Riabko explains in the programme:
"How would I instinctively play each song if I were to pick up a guitar or piano and plunk out the chords?...I tried smashing them together into a combined piece and made note of when it worked and when it didn't...I wanted to try presenting some of these songs within backbeats that I grew up with, whether it's the pulsing funk of Sly and The Family Stone, or the balladeering of Paul Simon, or the Delta blues of Muddy Waters. I just started experimenting with those influences, trying them out in different combinations...this was an opportunity for a younger generation to continue carrying the torch of an already timeless collection of music. Because what is timelessness without the voice of youth?"
So...this is a show of new work. The audience can't sing along with the performers because the audience has no idea what the performers are going to do. Bacharach's music is gloriously, some times startlingly, reinterpreted, re-invigorated by Riabko and Selzer's approach. And the only way to truly enjoy and appreciate it is to listen, carefully, to the vocals, the lyrics, the instrument playing, the harmonics, the polyphonic textures, and contrapuntal effects, the blendings and the transitions - without the distraction, endless and enervating, of audience participation.
What Riabko and Selzer have achieved here is really quite remarkable.

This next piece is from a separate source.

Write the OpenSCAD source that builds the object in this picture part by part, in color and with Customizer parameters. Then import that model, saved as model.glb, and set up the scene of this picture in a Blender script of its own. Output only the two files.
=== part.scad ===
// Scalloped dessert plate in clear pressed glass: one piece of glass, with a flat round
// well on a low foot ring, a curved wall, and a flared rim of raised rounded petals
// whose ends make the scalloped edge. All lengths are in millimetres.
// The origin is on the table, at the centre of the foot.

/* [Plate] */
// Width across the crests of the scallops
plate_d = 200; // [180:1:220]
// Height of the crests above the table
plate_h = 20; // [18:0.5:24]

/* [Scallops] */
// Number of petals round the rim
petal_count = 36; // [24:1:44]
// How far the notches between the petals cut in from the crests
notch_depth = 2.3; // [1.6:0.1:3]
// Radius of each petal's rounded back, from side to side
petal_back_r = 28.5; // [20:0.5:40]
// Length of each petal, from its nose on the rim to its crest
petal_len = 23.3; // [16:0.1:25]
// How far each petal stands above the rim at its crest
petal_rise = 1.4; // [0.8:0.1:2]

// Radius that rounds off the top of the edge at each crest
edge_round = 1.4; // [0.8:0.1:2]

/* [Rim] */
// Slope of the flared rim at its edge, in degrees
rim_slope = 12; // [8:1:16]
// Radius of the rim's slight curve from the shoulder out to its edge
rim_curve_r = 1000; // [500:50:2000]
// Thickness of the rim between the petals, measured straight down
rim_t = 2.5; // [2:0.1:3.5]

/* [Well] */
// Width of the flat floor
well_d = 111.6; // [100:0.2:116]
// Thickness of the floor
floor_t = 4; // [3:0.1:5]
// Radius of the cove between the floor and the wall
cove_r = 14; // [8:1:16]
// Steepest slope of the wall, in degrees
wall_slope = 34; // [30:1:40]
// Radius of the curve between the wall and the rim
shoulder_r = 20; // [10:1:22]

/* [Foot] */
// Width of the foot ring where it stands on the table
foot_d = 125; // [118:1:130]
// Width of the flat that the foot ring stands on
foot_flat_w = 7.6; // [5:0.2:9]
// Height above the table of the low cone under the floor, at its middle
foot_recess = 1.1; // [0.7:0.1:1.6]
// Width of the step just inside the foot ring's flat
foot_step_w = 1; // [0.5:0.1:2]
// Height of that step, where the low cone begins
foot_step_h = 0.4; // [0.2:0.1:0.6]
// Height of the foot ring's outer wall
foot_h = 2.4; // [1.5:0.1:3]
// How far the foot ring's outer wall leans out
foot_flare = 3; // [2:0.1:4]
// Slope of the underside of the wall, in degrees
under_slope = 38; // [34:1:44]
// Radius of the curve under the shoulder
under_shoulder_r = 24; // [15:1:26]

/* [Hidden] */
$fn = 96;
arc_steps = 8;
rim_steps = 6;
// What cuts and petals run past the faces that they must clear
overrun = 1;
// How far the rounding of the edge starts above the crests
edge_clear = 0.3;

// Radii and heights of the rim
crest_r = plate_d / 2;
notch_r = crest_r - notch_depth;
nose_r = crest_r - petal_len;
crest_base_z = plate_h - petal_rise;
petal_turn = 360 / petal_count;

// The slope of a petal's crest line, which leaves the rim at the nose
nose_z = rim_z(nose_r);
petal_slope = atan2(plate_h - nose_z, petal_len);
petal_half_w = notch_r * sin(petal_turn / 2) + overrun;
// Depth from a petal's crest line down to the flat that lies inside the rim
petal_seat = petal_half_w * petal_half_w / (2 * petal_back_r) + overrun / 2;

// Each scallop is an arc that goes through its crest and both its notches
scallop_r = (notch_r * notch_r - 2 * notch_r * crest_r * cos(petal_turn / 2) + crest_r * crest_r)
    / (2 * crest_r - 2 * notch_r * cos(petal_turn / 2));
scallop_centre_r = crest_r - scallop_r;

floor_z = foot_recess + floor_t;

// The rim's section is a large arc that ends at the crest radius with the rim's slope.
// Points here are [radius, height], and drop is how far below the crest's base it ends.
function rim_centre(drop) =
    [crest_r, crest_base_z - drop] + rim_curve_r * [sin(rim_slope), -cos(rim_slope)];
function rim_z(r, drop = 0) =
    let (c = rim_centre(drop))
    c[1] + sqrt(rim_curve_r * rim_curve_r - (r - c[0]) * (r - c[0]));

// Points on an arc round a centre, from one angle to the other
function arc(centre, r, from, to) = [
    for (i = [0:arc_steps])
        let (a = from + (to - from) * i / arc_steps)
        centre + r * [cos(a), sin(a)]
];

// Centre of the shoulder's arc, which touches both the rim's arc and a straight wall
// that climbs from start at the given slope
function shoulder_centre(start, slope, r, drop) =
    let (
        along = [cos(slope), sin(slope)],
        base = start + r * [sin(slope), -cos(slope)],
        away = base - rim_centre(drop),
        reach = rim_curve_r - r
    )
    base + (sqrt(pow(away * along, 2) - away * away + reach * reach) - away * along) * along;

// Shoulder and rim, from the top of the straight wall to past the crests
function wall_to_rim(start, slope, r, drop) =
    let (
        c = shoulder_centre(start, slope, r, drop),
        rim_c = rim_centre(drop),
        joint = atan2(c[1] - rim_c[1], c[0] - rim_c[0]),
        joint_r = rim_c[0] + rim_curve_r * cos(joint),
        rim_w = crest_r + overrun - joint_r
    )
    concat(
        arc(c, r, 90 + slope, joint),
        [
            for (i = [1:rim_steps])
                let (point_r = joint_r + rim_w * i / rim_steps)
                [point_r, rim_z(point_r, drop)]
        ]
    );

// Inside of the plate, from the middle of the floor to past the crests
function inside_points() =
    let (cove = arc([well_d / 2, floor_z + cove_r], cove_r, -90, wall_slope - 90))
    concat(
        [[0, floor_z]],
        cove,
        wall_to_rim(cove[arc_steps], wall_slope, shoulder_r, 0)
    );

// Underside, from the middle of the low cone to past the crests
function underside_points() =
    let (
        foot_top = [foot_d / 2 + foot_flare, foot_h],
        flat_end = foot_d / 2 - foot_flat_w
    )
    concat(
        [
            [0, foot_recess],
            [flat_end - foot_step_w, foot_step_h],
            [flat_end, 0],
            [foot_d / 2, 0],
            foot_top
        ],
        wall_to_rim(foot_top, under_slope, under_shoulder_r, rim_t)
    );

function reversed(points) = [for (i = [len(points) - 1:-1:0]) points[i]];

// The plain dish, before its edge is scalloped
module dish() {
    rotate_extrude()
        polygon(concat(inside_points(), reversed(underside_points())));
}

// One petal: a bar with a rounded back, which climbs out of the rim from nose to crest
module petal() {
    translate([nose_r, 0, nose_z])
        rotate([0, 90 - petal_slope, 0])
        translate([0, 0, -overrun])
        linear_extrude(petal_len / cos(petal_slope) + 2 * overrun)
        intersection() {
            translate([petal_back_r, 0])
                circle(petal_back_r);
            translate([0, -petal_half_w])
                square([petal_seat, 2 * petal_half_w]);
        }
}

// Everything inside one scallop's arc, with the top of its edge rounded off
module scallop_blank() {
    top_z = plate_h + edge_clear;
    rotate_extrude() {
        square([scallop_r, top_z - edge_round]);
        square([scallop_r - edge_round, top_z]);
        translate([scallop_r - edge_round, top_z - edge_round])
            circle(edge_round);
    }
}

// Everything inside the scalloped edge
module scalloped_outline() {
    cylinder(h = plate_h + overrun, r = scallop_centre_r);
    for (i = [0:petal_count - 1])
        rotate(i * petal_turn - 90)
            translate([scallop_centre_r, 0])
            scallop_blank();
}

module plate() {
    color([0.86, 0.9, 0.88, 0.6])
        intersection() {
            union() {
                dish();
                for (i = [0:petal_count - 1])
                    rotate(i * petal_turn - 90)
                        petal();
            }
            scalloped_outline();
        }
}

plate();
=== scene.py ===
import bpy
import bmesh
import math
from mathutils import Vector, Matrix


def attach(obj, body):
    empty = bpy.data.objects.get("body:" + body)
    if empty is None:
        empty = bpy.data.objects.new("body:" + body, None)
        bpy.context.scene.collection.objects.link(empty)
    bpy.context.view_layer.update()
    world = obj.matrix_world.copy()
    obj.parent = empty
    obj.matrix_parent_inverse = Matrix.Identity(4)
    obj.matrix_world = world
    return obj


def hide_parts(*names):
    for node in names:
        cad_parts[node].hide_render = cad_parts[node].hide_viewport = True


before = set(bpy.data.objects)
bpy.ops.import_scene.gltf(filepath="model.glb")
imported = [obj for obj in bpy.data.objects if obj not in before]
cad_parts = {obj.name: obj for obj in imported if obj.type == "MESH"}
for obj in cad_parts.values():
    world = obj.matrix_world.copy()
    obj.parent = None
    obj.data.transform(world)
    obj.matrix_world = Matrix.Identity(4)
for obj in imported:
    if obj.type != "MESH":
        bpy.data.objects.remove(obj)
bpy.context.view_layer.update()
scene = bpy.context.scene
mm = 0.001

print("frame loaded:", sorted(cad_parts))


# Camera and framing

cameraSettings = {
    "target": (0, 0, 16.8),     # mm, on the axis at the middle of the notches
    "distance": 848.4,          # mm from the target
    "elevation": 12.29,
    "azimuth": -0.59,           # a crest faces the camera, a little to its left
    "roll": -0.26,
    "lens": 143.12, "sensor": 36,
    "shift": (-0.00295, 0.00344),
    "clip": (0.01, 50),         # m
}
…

The music seems newly minted and yet eerily familiar at the same time; well known standards are completely reinvented, presented in tantalising fragments or given a superb ensemble treatment completely at odds with the solo ballad original version. Occasionally, a number is presented in a form very similar to the original and those moments are captivating, representing an axis point between the Bacharach of old and this new regenerated version. The mere presence of these moments emphasises the extraordinary talent of the composer.
So much is happening musically, it is difficult to take it all in in one sitting. There are shreds and patches of key songs, which, like Wagnerian leitmotifs, bind the whole experience, make it less a concert and more a pop/rock/r&b opera. "What's it all about, Alfie?" is a key theme, appearing constantly throughout and, in a simple way, it provides the intellectual underpinning to the experience. Riabko and Selzer ask what Bacharach's music is all about and shows you their answer. Emotionally complex, beguilingly catchy, intensely human, and tuneful in an all-pervading kind of way.

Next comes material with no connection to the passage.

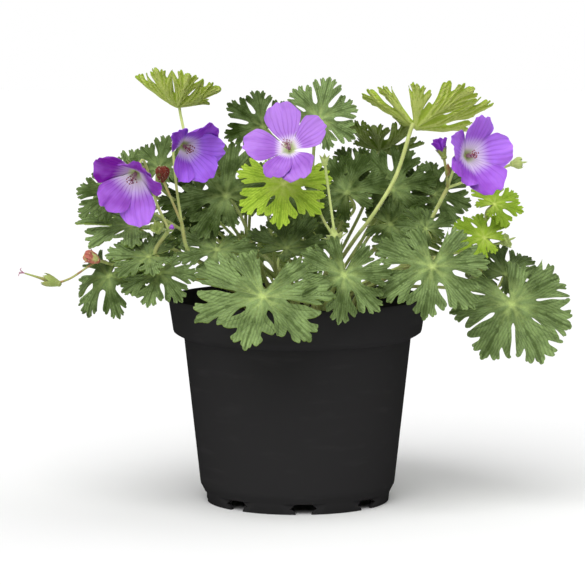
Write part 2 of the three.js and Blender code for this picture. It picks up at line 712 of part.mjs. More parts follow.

The set, from Christine Jones and Brett J Banakis, is just astonishing. It evokes the sense of the Sixties and early Seventies beautifully while also tapping effortlessly into any number of adolescent dens, living rooms, recreation spaces, where music might be made or played. Couches are suspended high from the wall; all forms of guitars can be found in the detritus (which consists of many objects associated with young love) which, with a disarming, eclectic brilliance, seems casually strewn all around. There is a double revolve which works some magic moments of its own, and marvellous use of single-bulb lamps which are shaded at first and, later, bare, reflecting the mood of the music.
Tim Lutkin's lighting is astonishingly good. He produces striking, arresting and heart-melting images, uses shadows as if they were moonbeams, and judges the intensity levels and the focus points immaculately. Indeed, often the lighting tells a story or changes a mood more quickly than the music, an intentional and extremely clever contrivance.
Restlessness, anguish, devotion, community, love and despair are sewn into the fabric of the presentation here by director and choreographer Steven Hoggett with skilled use of movement, scene and instrument changes, occasional tableaux, and some achingly fragile dance. There is a sequence with Riabko, Stephanie McKeon and a guitar which is an almost intolerably beautiful pas de deux. Equally, Hogett uses finely synchronised group movement to great effect, often very humourously. It is superb, sublime direction.
Riabko is an astonishing vocalist and his passion and drive propels the entire piece. He is the simple embodiment of every man everywhere who has been or wanted to be in love, albeit he is an extremely handsome, ferociously energetic, and lithe version of Everyman. He has cheeky eyes, a winning smile and a voice which is pure, agile and completely compelling. He sings many of the greatest Bacharach ballads, but especially memorable are his wild take on "What's New Pussycat?" and his shattering, beautifully judged acoustic guitar version of "What's It All About, Alfie?". He also manages a near orgasm with an electric guitar and some perky group routines which are memorable indeed. He blends effortlessly with the other musicians and stands out when he needs to. It's a performance of pure brio, utterly captivating.
Stephanie McKeon and Anastacia McCleskey are equally captivating. They provide lustrous and quite heart breaking vocals to some of Bacharach's most searing and insightful songs of sadness. Greg Coulson has tremendous stage presence and a thrilling voice, and James Williams' expert percussion work is lively and unpredictable. Daniel Bailen and Renato Paris complete the gifted ensemble.
Riabko and his colleagues enjoy playing with and teasing the audience. Riffs and vamps are played, sometimes more than once, without a hint of what great tune will follow and the audience hangs in anticipation, always rewarded when the Bacharach tune finally surfaces.
This is great theatrical fun. Musically, it is endlessly inventive and interesting. Dramatically, it runs the whole gamut from silly joy to deep dark anguish. Magic Moments is quite unforgettable and many other numbers have an entirely fresh perspective seared into their fabric by the energy and alchemy at work here.
Really worthwhile. If Riabko would stop encouraging the audience to sing along, it would be unmissable.
P.S. Leave the auditorium quickly so you don't miss the cute group rendition of "Raindrops keep falling on my head" delivered by the whole company at the entrance to the theatre. The snow is only 85 minutes or so, so resist the temptation to dawdle at the bar. You can always return when the post-show serenade is completed. And there, the sing-a-long is completely wonderful.